__Data block__:
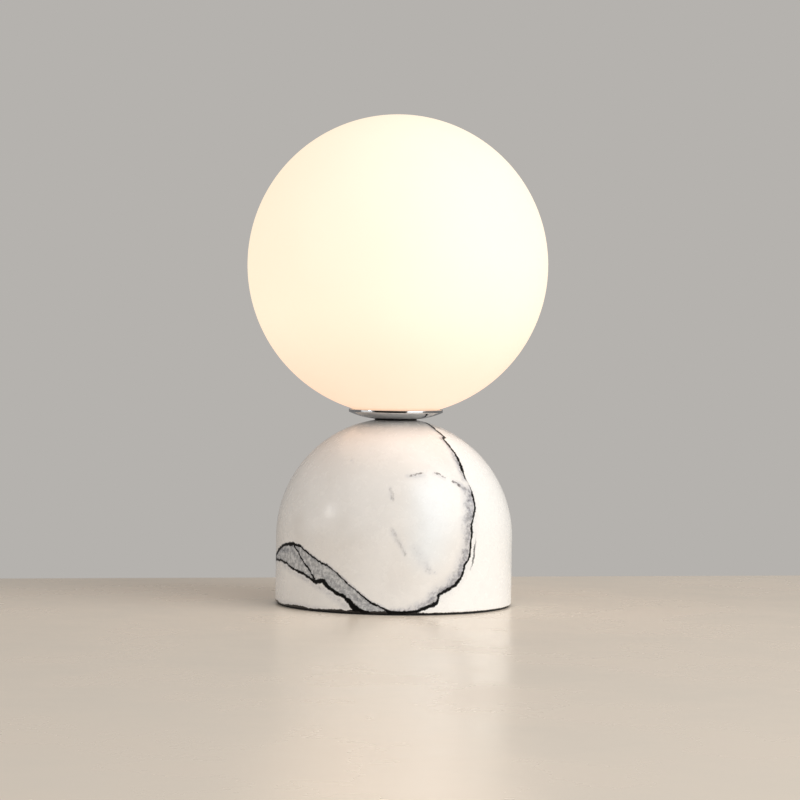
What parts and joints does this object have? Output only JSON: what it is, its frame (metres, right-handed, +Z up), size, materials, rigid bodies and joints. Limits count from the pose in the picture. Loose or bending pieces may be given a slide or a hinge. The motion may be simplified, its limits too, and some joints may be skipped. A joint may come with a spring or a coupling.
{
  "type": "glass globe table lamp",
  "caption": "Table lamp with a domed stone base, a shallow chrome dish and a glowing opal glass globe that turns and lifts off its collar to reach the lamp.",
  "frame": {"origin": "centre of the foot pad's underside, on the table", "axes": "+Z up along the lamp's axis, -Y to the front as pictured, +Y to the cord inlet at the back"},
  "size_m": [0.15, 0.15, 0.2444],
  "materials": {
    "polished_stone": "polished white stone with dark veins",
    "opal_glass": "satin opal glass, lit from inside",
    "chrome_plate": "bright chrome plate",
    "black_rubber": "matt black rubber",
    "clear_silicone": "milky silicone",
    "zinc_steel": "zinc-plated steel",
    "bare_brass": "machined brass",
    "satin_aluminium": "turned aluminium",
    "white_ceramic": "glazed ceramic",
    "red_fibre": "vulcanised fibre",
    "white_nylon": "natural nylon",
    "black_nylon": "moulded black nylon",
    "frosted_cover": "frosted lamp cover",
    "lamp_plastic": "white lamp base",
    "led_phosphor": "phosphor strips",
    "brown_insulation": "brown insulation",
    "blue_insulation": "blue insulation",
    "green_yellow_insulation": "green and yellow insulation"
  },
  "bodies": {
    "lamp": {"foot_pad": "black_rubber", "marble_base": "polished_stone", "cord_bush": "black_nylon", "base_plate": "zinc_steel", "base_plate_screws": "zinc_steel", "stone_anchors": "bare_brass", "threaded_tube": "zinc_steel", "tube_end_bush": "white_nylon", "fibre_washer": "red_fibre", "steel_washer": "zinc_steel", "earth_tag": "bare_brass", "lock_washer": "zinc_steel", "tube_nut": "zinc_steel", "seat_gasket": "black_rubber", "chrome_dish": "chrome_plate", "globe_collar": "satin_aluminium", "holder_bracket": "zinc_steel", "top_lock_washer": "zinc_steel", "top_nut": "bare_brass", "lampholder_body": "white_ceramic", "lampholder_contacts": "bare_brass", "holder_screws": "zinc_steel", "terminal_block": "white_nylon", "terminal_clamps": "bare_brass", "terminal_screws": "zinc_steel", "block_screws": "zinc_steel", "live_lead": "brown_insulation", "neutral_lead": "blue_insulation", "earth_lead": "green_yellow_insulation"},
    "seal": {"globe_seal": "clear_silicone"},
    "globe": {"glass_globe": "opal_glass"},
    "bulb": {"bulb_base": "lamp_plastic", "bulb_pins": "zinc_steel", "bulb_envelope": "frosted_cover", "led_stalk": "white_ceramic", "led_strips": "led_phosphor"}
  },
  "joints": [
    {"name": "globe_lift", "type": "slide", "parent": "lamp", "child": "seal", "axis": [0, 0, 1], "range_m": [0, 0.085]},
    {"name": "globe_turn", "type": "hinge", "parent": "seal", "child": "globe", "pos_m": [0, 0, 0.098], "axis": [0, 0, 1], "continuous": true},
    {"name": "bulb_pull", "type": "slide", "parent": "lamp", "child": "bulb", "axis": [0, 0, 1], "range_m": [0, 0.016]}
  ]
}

__Work to be completed__: Output a single number: how many lines contain the word "bodies".

__Solution to the exercise__: 2